Ärger um Nürnbergs Clubkultur: "Wir werden kriminalisiert"
14.3.2017, 14:45 UhrEs ist noch nicht lange her, da musste Thilo Färber ernsthaft um die Zukunft seines Clubs bangen. Der Grund: Das Ordnungsamt genehmigte in der Rakete nur noch eine Afterhour im Monat. Vorher hat Färber in seinem Club jedes Wochenende zweimal ab 6 Uhr Fans elektronischer Musik zum Tanzen gebeten. Weil die Stadt aber "einen starken Anstieg von Drogenmissbrauch" im Umfeld der Rakete feststellte, durfte Färber kaum noch aufschließen. "Für uns hat das 30 bis 40 Prozent Umsatzeinbußen bedeutet."
Inzwischen hat man sich noch einmal zusammengesetzt, viermal pro Monat finden nun Afterhours in der Rakete statt. Das erzählt Färber beim Kulturliga-Tisch im Saal der Z-Bau, in dem am Ende nur noch Stehplätze übrig sind. 500 hauptsächlich Szene-Kundige sind gekommen, um über "Clubkultur in Nürnberg - Standortfaktor, Subkultur oder "Drogensumpf?" zu diskutieren. Eingeladen dazu hat die Kulturliga.

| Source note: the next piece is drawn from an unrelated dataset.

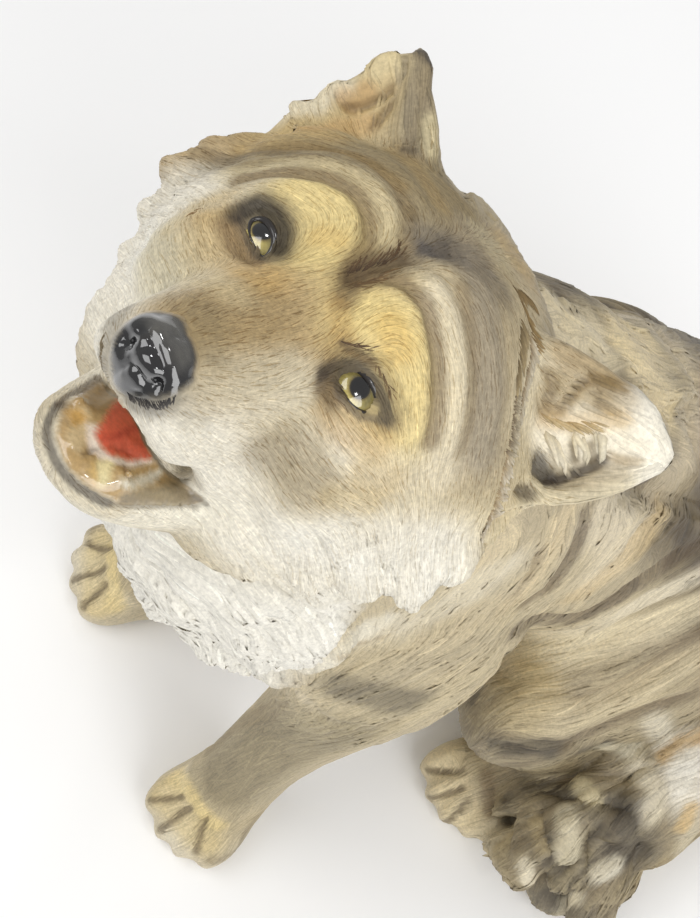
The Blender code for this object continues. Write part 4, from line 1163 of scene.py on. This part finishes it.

Einzelfälle sollen nicht diskutiert werden, kommen aber zwischendurch auf den Tisch. Der Grund: die Razzia im Waschsalon, die Techno- und Elektrofans schockiert hat. "Einzelfälle sind das nicht mehr", sagt Färber, der neben Waschsalon, Rakete noch den Club Nano aufzählt, der so viele Schwierigkeiten hatte, dass er schließen musste. Die Szene fühlt sich kriminalisiert durch massive Kontrollen. "Zwei bis fünf Beamte sind ständig vor unserer Tür", sagt Färber. "Dabei sind die meisten von uns friedlich und wollen nur tanzen", sagt jemand im Publikum.
In Berlin kennen sie das Problem mit Razzien, allerdings ist das 15 Jahre her, sagt Marc Wohlrabe von der Clubkommission Berlin, ein Zusammenschluss von 220 Betrieben. Deren Idee damals: Mit einer Stimme sprechen. Seitdem tauscht man sich mit Politik und Polizei regelmäßig aus, Razzien habe es seit über zehn Jahren nicht gegeben, sagt Wohnrabe. Auch weil man die Polizei sensibilisiert habe, zwischen Dealern und Konsumenten zu differenzieren. Und zu verstehen: "Wir wissen, dass Leute in den Clubs illegalisierte Drogen nehmen, aber das ist nicht Ziel der Clubs! Wir spielen Musik", sagt Wohnrabe. Dagegen unterstützt man sich, um gegen schwere Drogendelikte vorzugehen.
"Wenn es Straftaten gibt, müssen wir tätig werden", sagt der stellvertretende Ordnungsamtsleiter Robert Pollack. Das Ziel von Stadt und Polizei sei klar: "Feiern ohne Drogen." Auch wenn das viele der Anwesenden für irreal halten (auch angesichts der legalen Droge Alkohol). Der Vorwurf, der aus dem Publikum und vom Podium kommt: Gegen Drogen werde vor allem mit Repression - Kontrollen, Razzien - vorgegangen. Pollack verweist zwar darauf, dass es auch in Nürnberg andere Säulen in der Drogenpolitik gebe: Prävention, Beratung, Behandlung. "Das meiste Geld fließt aber in die Repression", sagt Holger Watzka von der Kulturliga.
Und doch scheint es so, als kommen sich Dienststellenleiter, Politik (vertreten durch Grünen-Stadträtin Britta Walthelm) und die Club-Szene näher. Schließlich betonen erstere, dass eine Club-Kultur für Nürnberg wichtig ist. Wie die in der Stadt aber (besser) existieren oder wachsen kann, dass muss vor allem die Politik diskutieren. Zusammen mit den Clubs, die sich als nächsten Schritt zusammentun will, um künftig - wie in Berlin - mit einer Stimme zu sprechen. Auch um Vorfälle wie im Waschsalon zu vermeiden. Der hat schließlich bundesweit für Aufsehen gesorgt. Färber: "Es gibt DJs, die uns schon gefragt haben: Kann man überhaupt noch nach Nürnberg kommen?" Die Podiumsdiskussion macht Hoffnung, dass die Antwort Ja ist.